Throughout 2015, several nations, states and cities announced they had either managed the switch to renewables, or to a massive increase in non-polluting energy production. It’s a big shift from a time when, after the financial crash of 2008, many dismissed renewable energy as unscalable, niche, or too expensive to consider.

So who is producing the most power from renewable sources, and how are they doing it? The areas that go 100% renewable tend to combine two factors: great natural resources (like the terrain needed for hydropower) and small populations (getting power to everyone is easier when there are only a few million of them).
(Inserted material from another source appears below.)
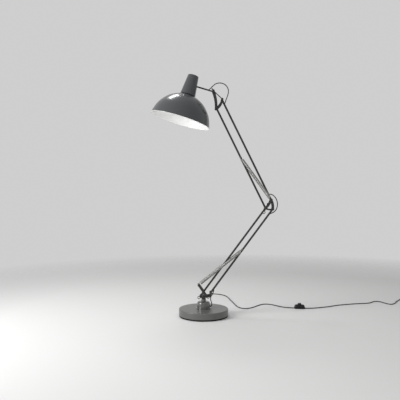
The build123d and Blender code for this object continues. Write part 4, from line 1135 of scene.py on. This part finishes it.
class LAMP_OT_foot_switch(Operator):
    """Moulds the foot switch's two shells and its button"""

    bl_idname = "lamp.foot_switch"
    bl_label = "Foot switch"

    def execute(self, context):
        turn = radians(SWITCH_TURN)
        across, up = Vector((cos(turn), sin(turn), 0)), Vector((-sin(turn), cos(turn), 0))
        middle = Vector((*SWITCH_AT, 0)) * MM

        def ring(bm, height, half_length, half_width, corner):
            centre = middle + Z_AXIS * height * MM
            return loop_ring(bm, centre, across, up, half_length, half_width, corner, SWITCH_POINTS)

        def shell_rings(bm, sections):
            return [
                ring(bm, height, SWITCH_LENGTH / 2 - inward, SWITCH_WIDTH / 2 - inward, corner)
                for height, inward, corner in sections
            ]

        bm = bmesh.new()
        stack_rings(bm, shell_rings(bm, TRAY_SECTIONS))
        tray = make_piece("switch_tray", bm, "plastic", smooth=40)
        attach(tray, "base")
        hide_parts("foot_switch_base")

        bm = bmesh.new()
        rings = shell_rings(bm, COVER_SECTIONS)
        rings += [ring(bm, height, radius, radius, radius) for radius, height in BUTTON_WELL]
        stack_rings(bm, rings)
        cover = make_piece("switch_cover", bm, "plastic", smooth=40)
        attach(cover, "base")
        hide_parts("foot_switch_cover")

        outline = [
            (0.0, 18.2), (10.9, 18.2), (10.9, 33.2), (10.4, 34.4), (9.4, 34.9), (8.2, 34.9),
            (7.9, 34.5), (7.2, 34.5), (6.9, 34.9), (5.4, 34.9), (5.1, 34.5), (4.4, 34.5),
            (4.1, 34.9), (0.0, 34.9),
        ]
        button = turned_piece(
            "switch_button", outline, "plastic", smooth=35, steps=48, centre=middle, out=across
        )
        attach(button, "foot_button")
        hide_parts("foot_switch_button")
        return {"FINISHED"}


PLUG_POINTS = 40
NECK_RIBS, NECK_START, NECK_PITCH = 3, -17, 5
# The plug's sections as (distance from the flex's end, half width, half height, corner radius)
PLUG_BODY = [
    (1, 5.0, 5.0, 4.6), (6, 7.2, 5.8, 5.0), (14, 10.9, 6.6, 5.2), (22, 13.2, 6.7, 5.0),
    (30, 15.2, 6.7, 4.8), (35.4, 16.8, 6.7, 4.6), (36.6, 16.6, 6.4, 4.4), (37.0, 15.6, 5.6, 3.6),
]


def neck_sections():
    """The round sections of the plug's ribbed neck."""
    rings = [(-18, 3.3)]
    for rib in range(NECK_RIBS):
        start = NECK_START + NECK_PITCH * rib
        radius, groove = 3.7 + 0.3 * rib, 3.3 + 0.2 * rib
        rings += [
            (start, radius), (start + 3, radius + 0.1), (start + 3.4, groove),
            (start + 4.6, groove),
        ]
    rings.append((-2, 4.6))
    return [(reach, radius, radius, radius) for reach, radius in rings]


class LAMP_OT_plug(Operator):
    """Moulds the plug with its ribbed neck"""

    bl_idname = "lamp.plug"
    bl_label = "Plug"

    def execute(self, context):
        seat, way = plug_seat()
        across = Vector((-way.y, way.x, 0))
        up = way.cross(across)
        bm = bmesh.new()
        stack_rings(bm, [
            loop_ring(bm, seat + way * reach * MM, across, up, wide, high, corner, PLUG_POINTS)
            for reach, wide, high, corner in neck_sections() + PLUG_BODY
        ])
        plug = make_piece("two_pin_plug", bm, "plastic", smooth=45)
        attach(plug, "base")
        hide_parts("mains_plug")
        lay_finish("nickel", "plug_pins")
        return {"FINISHED"}


class LAMP_PT_panel(Panel):
    """Lists the lamp's sizes, colours and pieces"""

    bl_idname = "LAMP_PT_panel"
    bl_label = "Floor lamp"
    bl_space_type = "VIEW_3D"
    bl_region_type = "UI"
    bl_category = "Floor lamp"

    def draw(self, context):
        layout = self.layout
        scene = context.scene
        for group in (scene.lamp_sizes, scene.lamp_colours, scene.lamp_stage):
            box = layout.box()
            for name in group.bl_rna.properties.keys():
                if name not in ("rna_type", "name"):
                    box.prop(group, name)
        for operator in OPERATORS:
            layout.operator(operator.bl_idname)


# In the order in which they run: the base, the foot switch and the plug are made before the flex
OPERATORS = (
    LAMP_OT_stage,
    LAMP_OT_base,
    LAMP_OT_foot_switch,
    LAMP_OT_plug,
    LAMP_OT_flex,
    LAMP_OT_cable_loops,
    LAMP_OT_collar,
    LAMP_OT_brackets,
    LAMP_OT_bars,
    LAMP_OT_springs,
    LAMP_OT_shade,
    LAMP_OT_cap,
    LAMP_OT_bulb,
    LAMP_OT_wing_nuts,
)
GROUPS = {"lamp_colours": LampColours, "lamp_sizes": LampSizes, "lamp_stage": LampStage}


def register():
    for name, group in GROUPS.items():
        bpy.utils.register_class(group)
        setattr(bpy.types.Scene, name, PointerProperty(type=group))
    for operator in OPERATORS:
        bpy.utils.register_class(operator)
    bpy.utils.register_class(LAMP_PT_panel)


def unregister():
    bpy.utils.unregister_class(LAMP_PT_panel)
    for operator in reversed(OPERATORS):
        bpy.utils.unregister_class(operator)
    for name, group in reversed(GROUPS.items()):
        delattr(bpy.types.Scene, name)
        bpy.utils.unregister_class(group)


def main():
    register()
    for operator in OPERATORS:
        family, name = operator.bl_idname.split(".")
        getattr(getattr(bpy.ops, family), name)()


if __name__ == "__main__":
    main()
Others might not be quite at 100% yet—but are taking impressive steps towards it.

Costa Rica

A small country in both land mass and population, Costa Rica made headlines in March when it emerged that the country had been running on only renewable energy for 75 days of 2015, after heavy rains souped-up its hydropower schemes. Running a country on renewables for a stint (even a long one) isn’t the same as having a steady system that fulfills all a country’s needs, but it’s still impressive.

Other countries with great hydropower capacity include Albania, Afghanistan and Lesotho. A test for many of them in the future will be finding ways to develop their economies without a sudden ramp up in fossil fuel use.

Denmark (sometimes)

A leader in wind power, Denmark produces enough power from its turbines for 40% of its (small) population—unusual for a developed country with high energy needs. But Denmark also exemplifies the “intermittent” nature of renewables which can make them tricky to incorporate into grids built for steady, reliable energy streams. On some windy days this year, Denmark produced as much as 140% of its own needs. The excess is exported, when possible, but better storage would make the excess even more valuable.

Lower Austria

Austria’s largest state announced this year that it had achieved a goal of 100% renewable power by harnessing the power of the Danube, and supplementing that hydropower with solar and biomass. It now runs carbon free. The rest of the country also does well in comparison to many of its European neighbors.

Norway and Iceland

Natural resources helped both these countries achieve close to 100% renewable power, years ago: Iceland mainly through geothermal heat, and Norway through hydropower.

Screen Shot 2015-12-17 at 9.57.46 AM
(IEA)

A bunch of islands

Island nations are some of the most vulnerable to climate change, but their geography makes renewable energy an obvious choice. Surrounding waters can be used for ocean energy or offshore wind, while the alternatives aren’t great: on-site power plants, imported fuel, and expensive undersea cables.

In 2012, Tokelau, a set of three tiny islands between New Zealand and Hawaii, replaced its diesel energy system with one based on solar. The Orkney islands off Scotland, a hub for research on marine energy where many locals also have a wind turbine in their garden, currently produces more that 100% of its energy needs.

Germany

Though nowhere near 100% renewable, Germany deserves a mention. On its best day in 2015, Germany produced 78% of its total electricity needs from renewables, thanks to a massive program of building and investment undertaken as part of the country’s “Energiewende”, or energy transformation, aimed at moving the nation away from both fossil fuels and nuclear.

In the first half of 2014, Germany produced an average of 31% of its energy from renewables. For a developed country with a population of 80 million, that’s huge. It also produced more renewable energy overall than any other European country.

With a deal reached at the climate conference in Paris this month that should pave the way for far more investment in renewable energy—especially from rich countries helping poor ones “leapfrog” the fossil era—2015 may well have been the best year ever for renewable energy. It’s a trend that looks set to continue.